Hennepin County Sheriff Dave Hutchinson said he has ended his predecessor’s practice of cooperating with federal immigration authorities.
Hutchinson said in a recent interview with The Star Tribune that his office no longer alerts Immigration and Customs Enforcement (ICE) about inmates who are in the country illegally. According to The Star Tribune, Hutchinson has been meeting with lawyers and advisers to help with implementing the changes.
“That means not violating any laws and making sure that we are not being used as an enforcement arm of the federal government,” Hutchinson said. “We have made policy decisions to meet this goal, and those policies will go into place in the next month.”
Jaylani Hussein, executive director of Minnesota’s chapter for the Council on American-Islamic Relations, said he was pleased with how Hutchinson’s first few months in office have gone.
“Sheriff Hutchinson has been responsive to concerns around immigration issues that haunted us under the previous sheriff,” he said. “It’s too early to determine the impact, but we believe he has made a commitment.”

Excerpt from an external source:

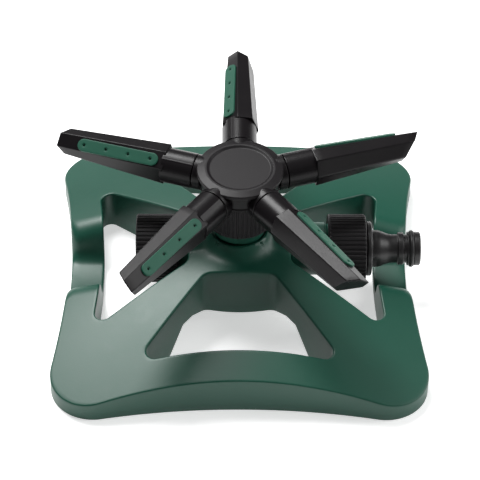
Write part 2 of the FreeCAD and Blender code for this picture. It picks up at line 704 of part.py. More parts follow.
def make_arm():
    axle = Z * AXIS_Z
    body = arm_blank().fuse(rod(COLLAR_START, COLLAR_END + PAST, STUB_R, X, axle))
    body = body.cut(rod(COLLAR_START - PAST, SOCKET_END, SPIGOT_R + RUNNING, X, axle))
    body = body.cut(rod(SOCKET_END - PAST, ARM_BORE_END, ARM_BORE, X, axle))
    body = body.cut(snap_bead(RUNNING))
    _, lean = strip_frame()
    wide = STRIP_WIDTH + 2 * FIT
    pocket = slab(STRIP_IN / lean - FIT, STRIP_OUT / lean + FIT, wide, -STRIP_SUNK, TIP_SPARE)
    places = jet_places()
    feed = slab(places[0] - STRIP_FEED / 2, places[-1] + STRIP_FEED / 2, STRIP_FEED, -STRIP_FEED_DEPTH, 0)
    return body.cut(on_facet(pocket)).cut(on_facet(feed))


def save(name, shape):
    solids = shape.Solids
    valid = all(solid.isValid() for solid in solids)
    print(name, len(solids), "valid" if valid else "NOT VALID", round(shape.Volume, 1))
    shape.exportStep("parts/" + name + ".step")


def main():
    os.makedirs("parts", exist_ok=True)
    save("base", make_base())
    save("water_tee", make_tee())
    save("tee_screws", make_tee_screws())
    save("rotor_nut", make_rotor_nut())
    save("riser_seal", make_riser_seal())
    save("thrust_washer", make_thrust_washer())
    save("rotor_spindle", make_spindle())
    save("hub_body", make_hub())
    save("hub_cap", make_hub_cap())
    save("hub_cap_seal", make_hub_cap_seal())
    save("arm_o_rings", make_arm_o_rings())
    arm = make_arm()
    strip = make_strip()
    for index in range(ARMS):
        save("arm_" + str(index + 1), radial(arm, index))
        save("spray_strip_" + str(index + 1), radial(strip, index))
    save("hose_nut", make_hose_nut())
    save("inlet_nipple", make_inlet_nipple())
    save("nipple_o_ring", make_nipple_o_ring())
    save("inlet_washer", make_inlet_washer())
    save("end_cap", make_end_cap())
    save("end_cap_washer", make_end_cap_washer())


main()
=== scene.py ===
import math

import bmesh
import bpy
import numpy as np
from mathutils import Matrix, Vector


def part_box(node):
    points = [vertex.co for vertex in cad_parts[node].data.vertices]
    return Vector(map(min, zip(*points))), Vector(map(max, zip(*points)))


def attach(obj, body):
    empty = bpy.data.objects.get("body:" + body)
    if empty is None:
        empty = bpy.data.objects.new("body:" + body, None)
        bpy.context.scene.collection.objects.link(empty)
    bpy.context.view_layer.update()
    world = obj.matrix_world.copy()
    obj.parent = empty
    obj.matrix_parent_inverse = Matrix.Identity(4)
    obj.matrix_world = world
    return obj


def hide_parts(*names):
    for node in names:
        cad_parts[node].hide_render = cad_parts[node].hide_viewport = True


# A five-armed lawn sprinkler on a square moulded base. Shapes are worked out in millimetres,
# +Z up, the rotor turning about Z and the hose coming in along +X, and are stored in metres.

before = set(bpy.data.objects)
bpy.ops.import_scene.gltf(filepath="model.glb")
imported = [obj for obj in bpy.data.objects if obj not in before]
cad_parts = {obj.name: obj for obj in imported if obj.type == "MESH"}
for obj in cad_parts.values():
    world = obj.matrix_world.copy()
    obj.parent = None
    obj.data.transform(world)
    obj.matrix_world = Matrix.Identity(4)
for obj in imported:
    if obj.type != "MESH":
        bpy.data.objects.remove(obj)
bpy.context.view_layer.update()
MM = 0.001


def box(node):
    """The low and high corners of a node's box, in millimetres."""
    low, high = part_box(node)
    return np.array(low) / MM, np.array(high) / MM


# ---- places and sizes taken from the frame
BASE_LOW, BASE_HIGH = box("base")
HOSE_NUT_LOW, HOSE_NUT_HIGH = box("hose_nut")
END_CAP_LOW, END_CAP_HIGH = box("end_cap")
ROTOR_NUT_LOW, ROTOR_NUT_HIGH = box("rotor_nut")
TEE_LOW, TEE_HIGH = box("water_tee")
NIPPLE_LOW, NIPPLE_HIGH = box("inlet_nipple")
CAP_LOW, CAP_HIGH = box("hub_cap")
O_RING_LOW, O_RING_HIGH = box("nipple_o_ring")
PIPE_Z = (HOSE_NUT_LOW[2] + HOSE_NUT_HIGH[2]) / 2
NUT_R = (HOSE_NUT_HIGH[1] - HOSE_NUT_LOW[1]) / 2
BOSS_TOP = BASE_HIGH[2]

# ---- base
SIDE = BASE_HIGH[0] - BASE_LOW[0]
PINCH = 6.9                 # how far each side draws in at its middle
CORNER_R = 22.0
CORNER_AT = SIDE / 2 - CORNER_R     # X and Y of the centre of a corner's arc
LONG_R = (CORNER_AT ** 2 + PINCH ** 2) / (2 * PINCH) - CORNER_R     # the arc that draws a side in
LONG_AT = SIDE / 2 - PINCH + LONG_R     # how far out that arc has its centre
WALL = 2.6
RAIL = 17.2                 # width of the outer rail
CROWN_TOP = 38.2
CROWN_SPREAD = 60.0         # how gradually the crown turns from flat to its slope
CROWN_FALL = 0.368          # that slope
OPEN_IN = 26.5              # inner wall of each opening
OPEN_APEX = 2.3             # where the lines of an opening's two sides would meet
OPEN_ANGLE = math.radians(35.7)     # from the opening's middle line to each side
OPEN_IN_R = 6.0
OPEN_OUT_R = 5.0
OPEN_OUT_ROOM = 4.6         # room along the outer edge for that corner's arc, in its radii
RIM_R = 1.1                 # rounding of the openings' rims
EDGE_R = 0.7                # rounding of the outer top edge
FOOT_R = 0.4
VALLEY_FLOOR = 5.0          # height of a valley's floor at its middle
VALLEY_BOWL = 75.0          # radius of the floor, across the valley
VALLEY_FOOT = 8.5           # half the floor's width
VALLEY_SWEEP = 8.0          # radius of the arc up each flank
VALLEY_ROLL = 14.0          # radius of the arc over its brow
VALLEY_STEEP = math.radians(73)     # slope where the two arcs meet
VALLEY_FLARE = 4.5          # radius that turns the flanks outwards at the outline
VALLEY_START = 62.0         # the valleys lie further out than this
RELIEF_R = (0.0, 24.0, 43.0, 51.0, 62.5)    # distances from the middle, and how far
RELIEF_Z = (5.5, 5.5, 13.4, 13.4, 0.0)      # above the ground the walls stop there
BOSS_R = 15.5               # the rim round the riser
BOSS_FOOT = 25.0            # where the skin starts to climb to it
BOSS_CURVE = 2.9            # how sharply it climbs
BOSS_RIM = 1.4
BOSS_RIM_DEEP = 4.0
BOSS_CUP = 1.8              # how far the skin inside the rim lies below it
RISER_HOLE = 13.0
HUMP_R = 13.8               # the skin over the pipe
HUMP_END = OPEN_IN + 1      # it ends just past the openings' inner walls
HUMP_BLEND = 2.5
TUNNEL_R = 11.2             # the arch in those walls for the pipe

# ---- pipe
RUN_R = 10.8
BORE = 8.0
COLLAR_R = 13.7
THREAD_R = 13.2
THREAD_DEPTH = 0.75
THREAD_PITCH = 1.814
RISER_R = 12.6
INLET_COLLAR = 44.2
OUTLET_COLLAR = 30.2
RISER_COLLAR = (43.4, 49.6)
RUN_PAST = 2.0              # how far each half of the run reaches past the middle
RISER_ROOT = PIPE_Z + 6
EAR = (14.0, 17.0, 20.0)    # where the pipe is screwed to the base
EAR_PAD = 4.0
EAR_THICK = 3.0
POST_R = 3.2                # the base's posts over the ears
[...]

The practice will effectively make Hennepin County a so-called “sanctuary” county, since a place of “sanctuary” generally just refers to a municipality that has ended its cooperation with federal immigration enforcement efforts. At least that’s how Gov. Tim Walz sees it.
“The role of law enforcement is to enforce state and local laws, not federal immigration laws, and I strongly believe they should not do so,” Walz said in one of the closing debates of the 2018 gubernatorial election when defending his plan to declare Minnesota a “sanctuary state.”
Hutchinson pulled off a surprise victory over long-time Hennepin County Sheriff Rich Stanek in the 2018 election. Towards the end of the campaign, Hutchinson received the endorsement of Hillary Clinton.
He now oversees the law enforcement operations of Minnesota’s largest county, which has a population of 1.2 million people.